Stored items
****************************************

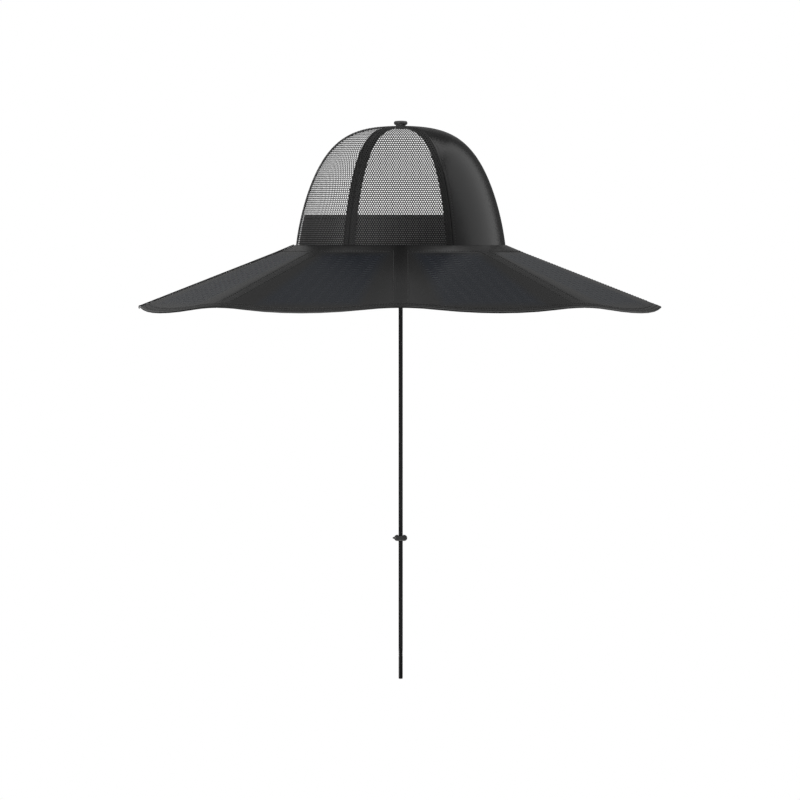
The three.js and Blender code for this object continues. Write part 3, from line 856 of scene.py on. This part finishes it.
def back_binding(material, thread):
    """A tape over the back fold, turned down over the rim."""
    radii = np.concatenate([[BRIM_SEAT_RADIUS + 0.8], np.linspace(97, 104, 5), np.linspace(105.5, 232, 60),
                            [RIM_RADIUS - 0.3]])
    across = np.concatenate([[-5, -4.9, -4.7, -4.2], np.linspace(-3.7, 3.7, 13), [4.2, 4.7, 4.9, 5]])
    edge = BINDING_WIDTH / 2 - np.abs(across)
    thin = 0.4 * (1 - smooth_step(edge, 0, 0.5)) + 0.15 * ridge(np.abs(across) - BINDING_STITCH_ASIDE, 0.4)
    y, radius = np.meshgrid(across, radii)
    height = brim_height(radius, np.abs(y) / radius) + 0.1
    start = np.clip((97.5 - radii) / 1.7, 0, 1)[:, None]
    over = BINDING_THICKNESS - thin[None] - 0.35 * start ** 2
    outer = [*np.stack([-radius, y, height + over], axis=-1)]
    inner = [*np.stack([-radius, y, height], axis=-1)]
    crest = height[-1, len(across) // 2] - 0.1
    hook = [(turn, 0) for turn in (20, 40, 60, 80, 90)] + [(90, down) for down in (0.6, 1.2, 1.7, 2.0, 2.15)]
    for turn, down in hook:
        lean = math.radians(turn)
        base = np.stack(np.broadcast_arrays(-RIM_RADIUS - 0.25, across, crest - down), axis=-1)
        thickness = BINDING_THICKNESS - thin - 0.4 * smooth_step(down, 1.5, 2.2)
        outer.append(base + thickness[:, None] * [-math.sin(lean), 0, math.cos(lean)])
        inner.append(base)
    outer, inner = np.array(outer), np.array(inner)
    uv = np.stack(np.meshgrid(across, lengths_along(outer[:, len(across) // 2])), axis=-1)
    dress("back_seam_binding", "_tape", wall_part(outer, inner, uv), material)
    line = np.linspace(99, 232, 80)
    lift = brim_height(line, np.full_like(line, BINDING_STITCH_ASIDE / 200)) + BINDING_THICKNESS - 0.15
    normals = np.tile(normalise([-FACET_FALL * math.cos(HALF_FACET), 0, 1.0]), (len(line), 1))
    parts = []
    for side in (-1, 1):
        path = np.stack([-line, np.full_like(line, side * BINDING_STITCH_ASIDE), lift], axis=-1)
        parts.append(stitch_line(path, normals, BRIM_STITCH))
    sew("binding_stitches", parts, thread)


# Chin strap and cord lock

def strand_path(side):
    """Points along one strand: a centripetal spline through the route."""
    points = STRAP_ROUTE @ np.array([[0, side, 0], [0, 0, 1]])
    points = np.concatenate([[2 * points[0] - points[1]], points, [2 * points[-1] - points[-2]]])
    t = np.linspace(0, 1, 60, endpoint=False)[:, None]
    places = []
    for before, first, last, after in zip(points, points[1:], points[2:], points[3:]):
        a, b, c = (np.linalg.norm(end - start) ** 0.5
                   for start, end in ((before, first), (first, last), (last, after)))
        leave = ((first - before) / a - (last - before) / (a + b) + (last - first) / b) * b
        arrive = ((last - first) / b - (after - first) / (b + c) + (after - last) / c) * b
        places.append(first * (2 * t ** 3 - 3 * t ** 2 + 1) + leave * (t ** 3 - 2 * t ** 2 + t)
                      + last * (3 * t ** 2 - 2 * t ** 3) + arrive * (t ** 3 - t ** 2))
    places.append(points[-2:-1])
    return np.concatenate(places)


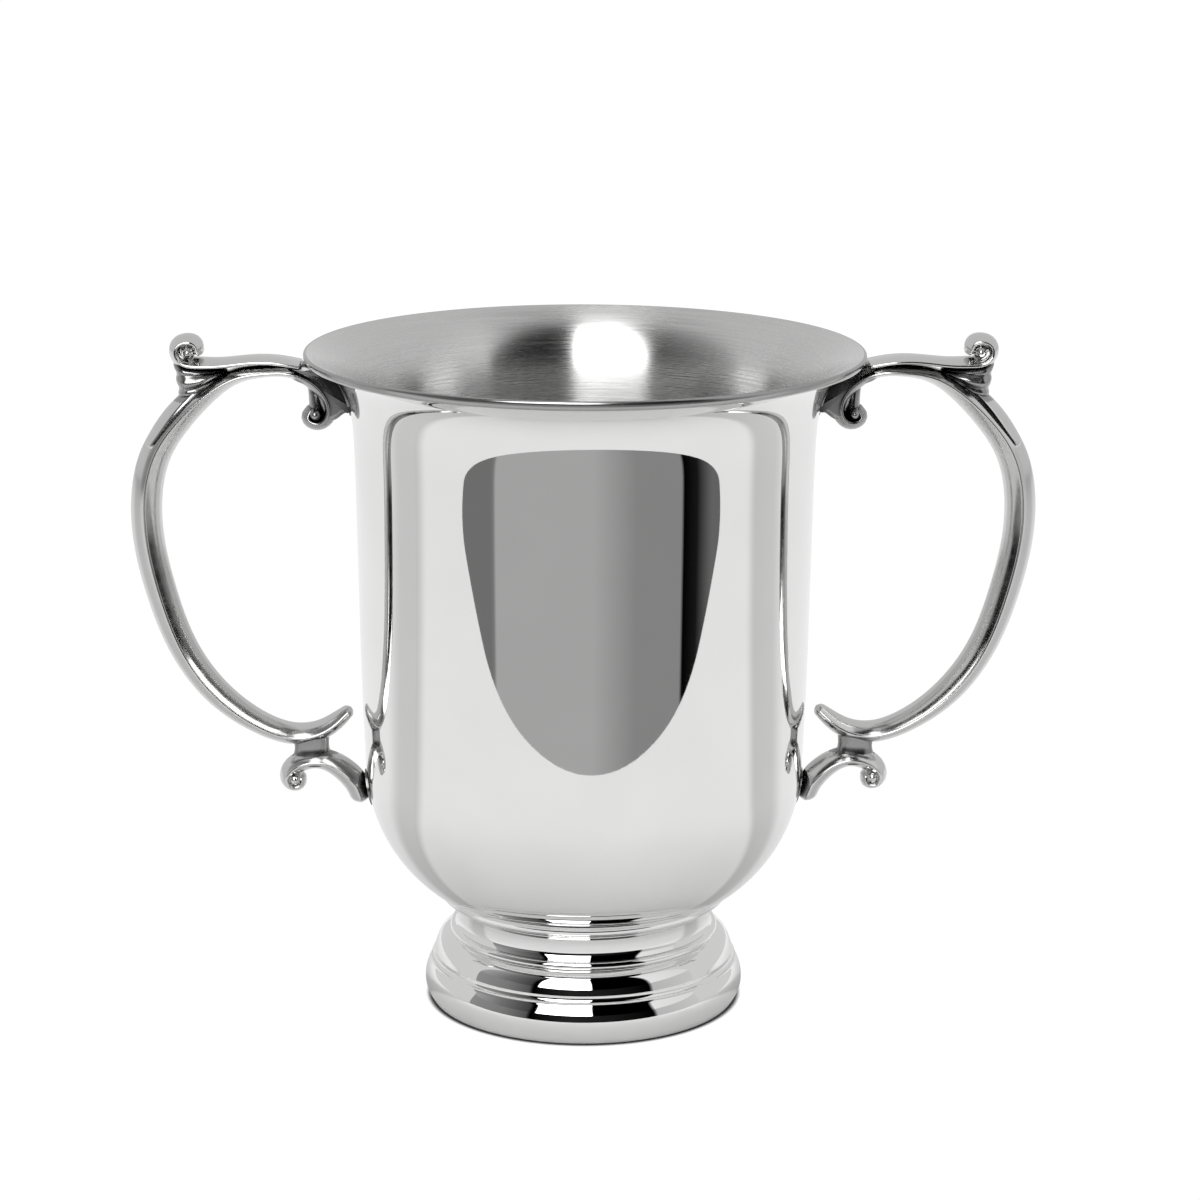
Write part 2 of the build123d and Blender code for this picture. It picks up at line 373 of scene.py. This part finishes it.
def leaf_section(thickness, width):
    """The raised outer face of a strap, with a thin step at its two edges."""
    half = width / 2
    across = np.linspace(-half, half, 41)
    crown = thickness / 2 * (1 - (across / CROWN_HALF_WIDTH) ** 2)
    edge = np.clip((half - np.abs(across)) / LEAF_EDGE, 0, 1)
    top = crown + LEAF_STEP * np.sqrt(1 - (1 - edge) ** 2)
    under = crown - LEAF_DEPTH
    return np.vstack([np.column_stack([across, top]), np.column_stack([across, under])[::-1]])


def plate(outline, half_width, rounding):
    """A flat web with rounded edges, from a closed outline in the handle's plane."""
    edge = resample_loop(smooth_line(list(outline) + [outline[0]], 0.3)[:-1], 96)
    along = np.roll(edge, -1, axis=0) - np.roll(edge, 1, axis=0)
    along /= np.linalg.norm(along, axis=1)[:, None]
    inward = np.column_stack([-along[:, 1], along[:, 0]])
    middle = edge.mean(axis=0)
    points, rings = [], []
    turns = np.radians(np.linspace(0, 90, 7))
    levels = [(half_width - rounding * (1 - math.sin(a)), rounding * (1 - math.cos(a))) for a in turns]
    crowned = [(half_width + 0.5 * (1 - share**2), share) for share in (0.75, 0.5, 0.25)]
    top = edge + inward * levels[-1][1]
    front = [(across, edge + inward * inset) for across, inset in levels]
    front += [(across, middle + (top - middle) * share) for across, share in crowned]
    front.append((half_width + 0.5, middle[None, :]))
    for across, ring in [(-a, r) for a, r in front[::-1]] + front:
        rings.append(list(range(len(points), len(points) + len(ring))))
        points += [(x, across, z) for x, z in ring]
    return points, ring_faces(rings)


def pleated(bottom, top, root, reach, pleats):
    """A mass that swells from a root to a rounded end, with shallow pleats running along it."""
    rows = 30
    columns = 48
    low = resample(smooth_line(bottom, 0.3), rows)
    high = resample(smooth_line(top, 0.3), rows)
    points, rings = [], []
    for i, share in enumerate(np.linspace(0, 1, rows)):
        swell = root + (reach - root) * math.sin(min(share / 0.6, 1) * math.pi / 2)
        swell *= math.sqrt(max(1 - (max(share - 0.8, 0) / 0.2) ** 2, 0.0))
        ring = []
        for turn in np.linspace(0, 2 * math.pi, columns, endpoint=False):
            height = (1 - math.cos(turn)) / 2
            groove = abs(math.sin(math.pi * pleats * height))
            depth = swell * math.sin(turn) * (0.68 + 0.32 * math.sqrt(groove))
            x, z = low[i] + (high[i] - low[i]) * height
            ring.append((x + 0.5 * share**6 * groove, depth, z))
        rings.append(list(range(len(points), len(points) + columns)))
        points += ring
    faces = ring_faces(rings)
    faces += [rings[0][::-1], rings[-1]]
    return points, faces


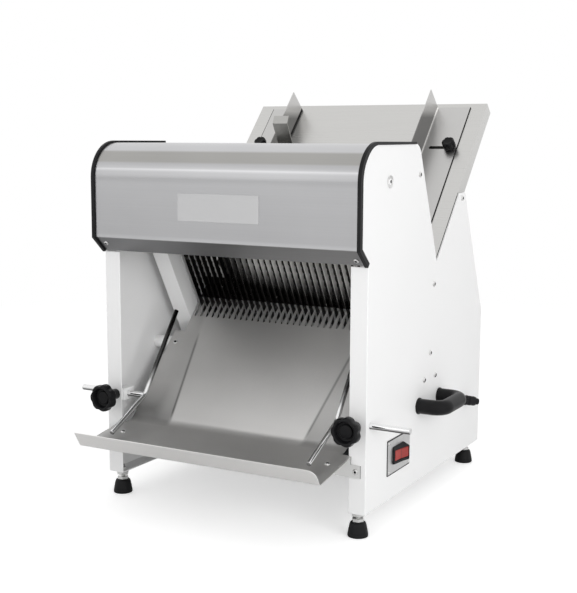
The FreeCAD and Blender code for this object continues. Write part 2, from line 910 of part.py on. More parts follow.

****************************************

§ Challenge: Output all of the material, please, exactly as it stands.

§ Task result:
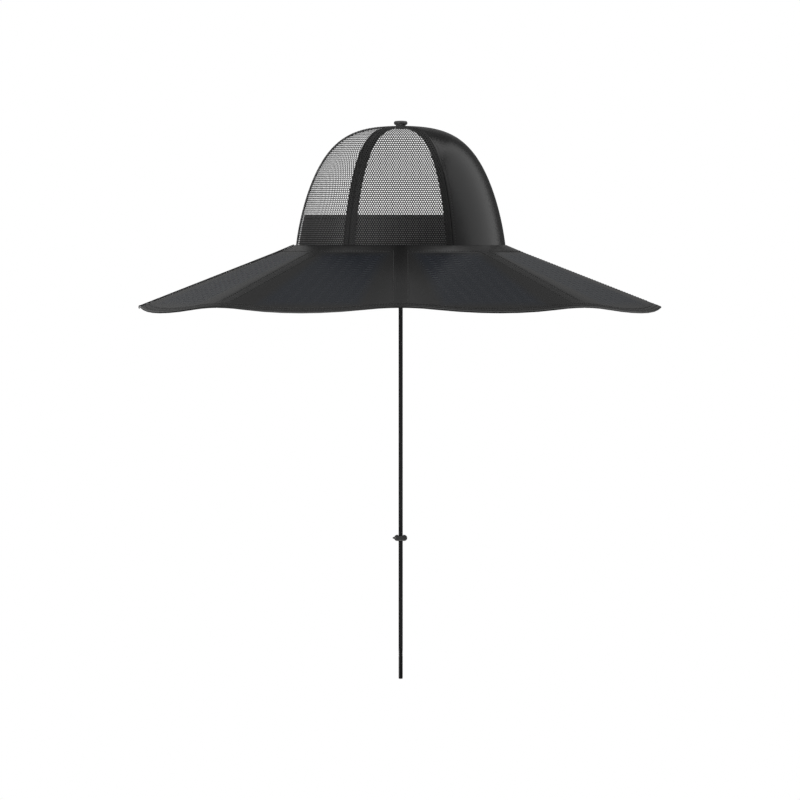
The three.js and Blender code for this object continues. Write part 3, from line 856 of scene.py on. This part finishes it.
def back_binding(material, thread):
    """A tape over the back fold, turned down over the rim."""
    radii = np.concatenate([[BRIM_SEAT_RADIUS + 0.8], np.linspace(97, 104, 5), np.linspace(105.5, 232, 60),
                            [RIM_RADIUS - 0.3]])
    across = np.concatenate([[-5, -4.9, -4.7, -4.2], np.linspace(-3.7, 3.7, 13), [4.2, 4.7, 4.9, 5]])
    edge = BINDING_WIDTH / 2 - np.abs(across)
    thin = 0.4 * (1 - smooth_step(edge, 0, 0.5)) + 0.15 * ridge(np.abs(across) - BINDING_STITCH_ASIDE, 0.4)
    y, radius = np.meshgrid(across, radii)
    height = brim_height(radius, np.abs(y) / radius) + 0.1
    start = np.clip((97.5 - radii) / 1.7, 0, 1)[:, None]
    over = BINDING_THICKNESS - thin[None] - 0.35 * start ** 2
    outer = [*np.stack([-radius, y, height + over], axis=-1)]
    inner = [*np.stack([-radius, y, height], axis=-1)]
    crest = height[-1, len(across) // 2] - 0.1
    hook = [(turn, 0) for turn in (20, 40, 60, 80, 90)] + [(90, down) for down in (0.6, 1.2, 1.7, 2.0, 2.15)]
    for turn, down in hook:
        lean = math.radians(turn)
        base = np.stack(np.broadcast_arrays(-RIM_RADIUS - 0.25, across, crest - down), axis=-1)
        thickness = BINDING_THICKNESS - thin - 0.4 * smooth_step(down, 1.5, 2.2)
        outer.append(base + thickness[:, None] * [-math.sin(lean), 0, math.cos(lean)])
        inner.append(base)
    outer, inner = np.array(outer), np.array(inner)
    uv = np.stack(np.meshgrid(across, lengths_along(outer[:, len(across) // 2])), axis=-1)
    dress("back_seam_binding", "_tape", wall_part(outer, inner, uv), material)
    line = np.linspace(99, 232, 80)
    lift = brim_height(line, np.full_like(line, BINDING_STITCH_ASIDE / 200)) + BINDING_THICKNESS - 0.15
    normals = np.tile(normalise([-FACET_FALL * math.cos(HALF_FACET), 0, 1.0]), (len(line), 1))
    parts = []
    for side in (-1, 1):
        path = np.stack([-line, np.full_like(line, side * BINDING_STITCH_ASIDE), lift], axis=-1)
        parts.append(stitch_line(path, normals, BRIM_STITCH))
    sew("binding_stitches", parts, thread)


# Chin strap and cord lock

def strand_path(side):
    """Points along one strand: a centripetal spline through the route."""
    points = STRAP_ROUTE @ np.array([[0, side, 0], [0, 0, 1]])
    points = np.concatenate([[2 * points[0] - points[1]], points, [2 * points[-1] - points[-2]]])
    t = np.linspace(0, 1, 60, endpoint=False)[:, None]
    places = []
    for before, first, last, after in zip(points, points[1:], points[2:], points[3:]):
        a, b, c = (np.linalg.norm(end - start) ** 0.5
                   for start, end in ((before, first), (first, last), (last, after)))
        leave = ((first - before) / a - (last - before) / (a + b) + (last - first) / b) * b
        arrive = ((last - first) / b - (after - first) / (b + c) + (after - last) / c) * b
        places.append(first * (2 * t ** 3 - 3 * t ** 2 + 1) + leave * (t ** 3 - 2 * t ** 2 + t)
                      + last * (3 * t ** 2 - 2 * t ** 3) + arrive * (t ** 3 - t ** 2))
    places.append(points[-2:-1])
    return np.concatenate(places)


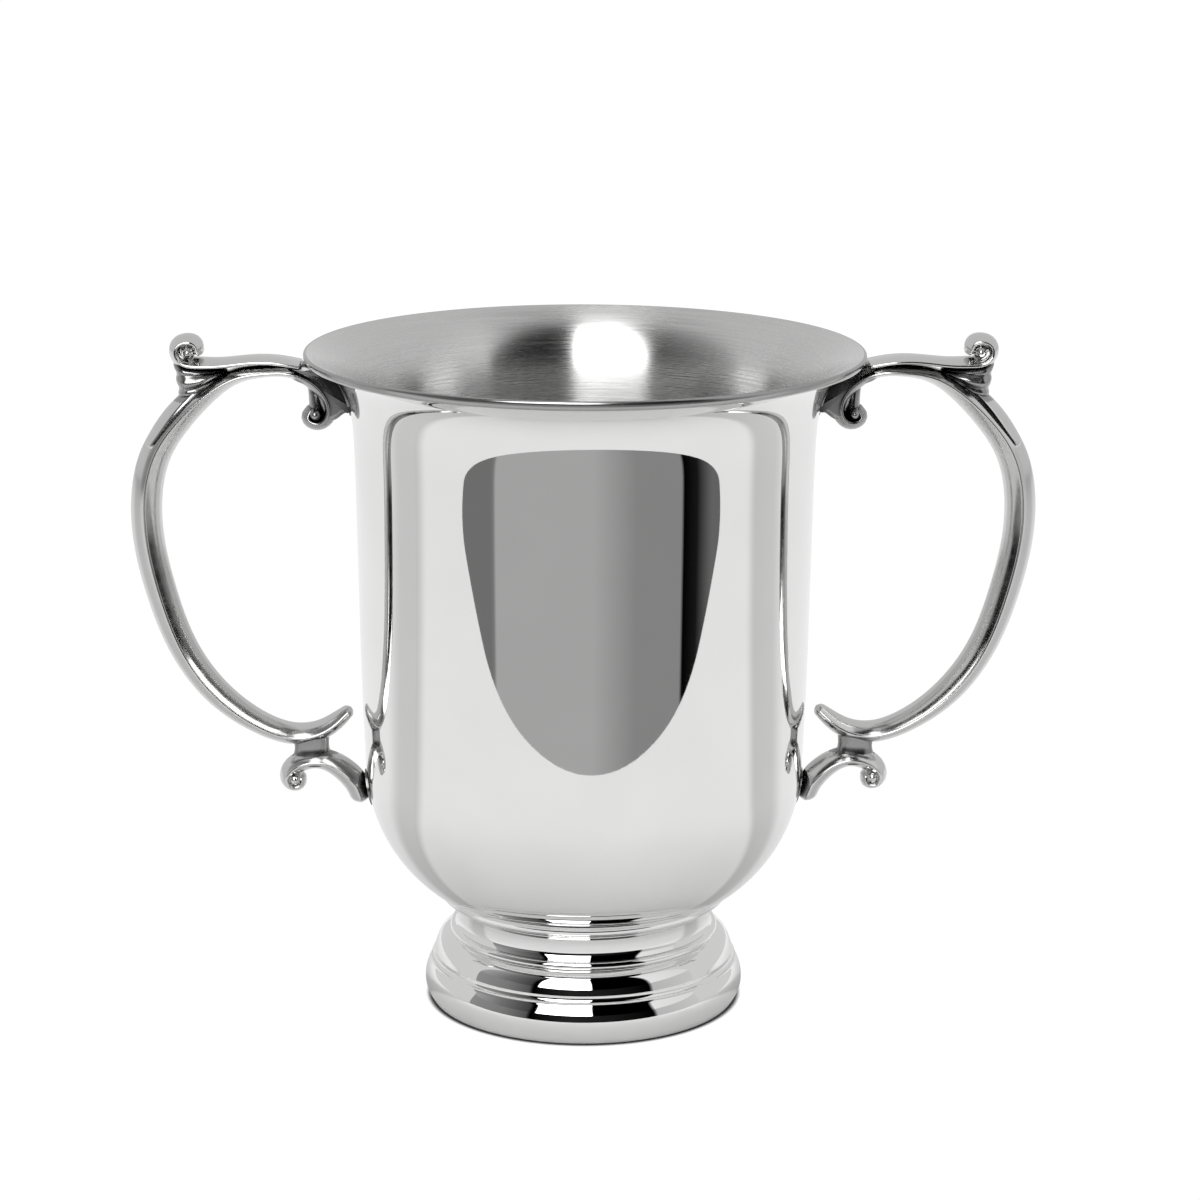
Write part 2 of the build123d and Blender code for this picture. It picks up at line 373 of scene.py. This part finishes it.
def leaf_section(thickness, width):
    """The raised outer face of a strap, with a thin step at its two edges."""
    half = width / 2
    across = np.linspace(-half, half, 41)
    crown = thickness / 2 * (1 - (across / CROWN_HALF_WIDTH) ** 2)
    edge = np.clip((half - np.abs(across)) / LEAF_EDGE, 0, 1)
    top = crown + LEAF_STEP * np.sqrt(1 - (1 - edge) ** 2)
    under = crown - LEAF_DEPTH
    return np.vstack([np.column_stack([across, top]), np.column_stack([across, under])[::-1]])


def plate(outline, half_width, rounding):
    """A flat web with rounded edges, from a closed outline in the handle's plane."""
    edge = resample_loop(smooth_line(list(outline) + [outline[0]], 0.3)[:-1], 96)
    along = np.roll(edge, -1, axis=0) - np.roll(edge, 1, axis=0)
    along /= np.linalg.norm(along, axis=1)[:, None]
    inward = np.column_stack([-along[:, 1], along[:, 0]])
    middle = edge.mean(axis=0)
    points, rings = [], []
    turns = np.radians(np.linspace(0, 90, 7))
    levels = [(half_width - rounding * (1 - math.sin(a)), rounding * (1 - math.cos(a))) for a in turns]
    crowned = [(half_width + 0.5 * (1 - share**2), share) for share in (0.75, 0.5, 0.25)]
    top = edge + inward * levels[-1][1]
    front = [(across, edge + inward * inset) for across, inset in levels]
    front += [(across, middle + (top - middle) * share) for across, share in crowned]
    front.append((half_width + 0.5, middle[None, :]))
    for across, ring in [(-a, r) for a, r in front[::-1]] + front:
        rings.append(list(range(len(points), len(points) + len(ring))))
        points += [(x, across, z) for x, z in ring]
    return points, ring_faces(rings)


def pleated(bottom, top, root, reach, pleats):
    """A mass that swells from a root to a rounded end, with shallow pleats running along it."""
    rows = 30
    columns = 48
    low = resample(smooth_line(bottom, 0.3), rows)
    high = resample(smooth_line(top, 0.3), rows)
    points, rings = [], []
    for i, share in enumerate(np.linspace(0, 1, rows)):
        swell = root + (reach - root) * math.sin(min(share / 0.6, 1) * math.pi / 2)
        swell *= math.sqrt(max(1 - (max(share - 0.8, 0) / 0.2) ** 2, 0.0))
        ring = []
        for turn in np.linspace(0, 2 * math.pi, columns, endpoint=False):
            height = (1 - math.cos(turn)) / 2
            groove = abs(math.sin(math.pi * pleats * height))
            depth = swell * math.sin(turn) * (0.68 + 0.32 * math.sqrt(groove))
            x, z = low[i] + (high[i] - low[i]) * height
            ring.append((x + 0.5 * share**6 * groove, depth, z))
        rings.append(list(range(len(points), len(points) + columns)))
        points += ring
    faces = ring_faces(rings)
    faces += [rings[0][::-1], rings[-1]]
    return points, faces


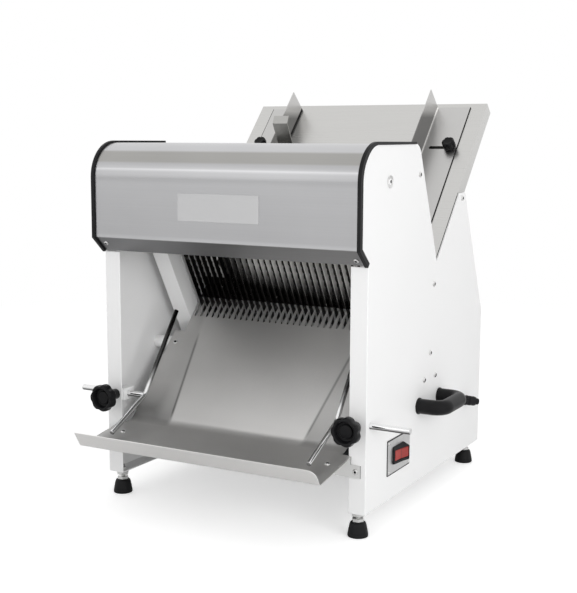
The FreeCAD and Blender code for this object continues. Write part 2, from line 910 of part.py on. More parts follow.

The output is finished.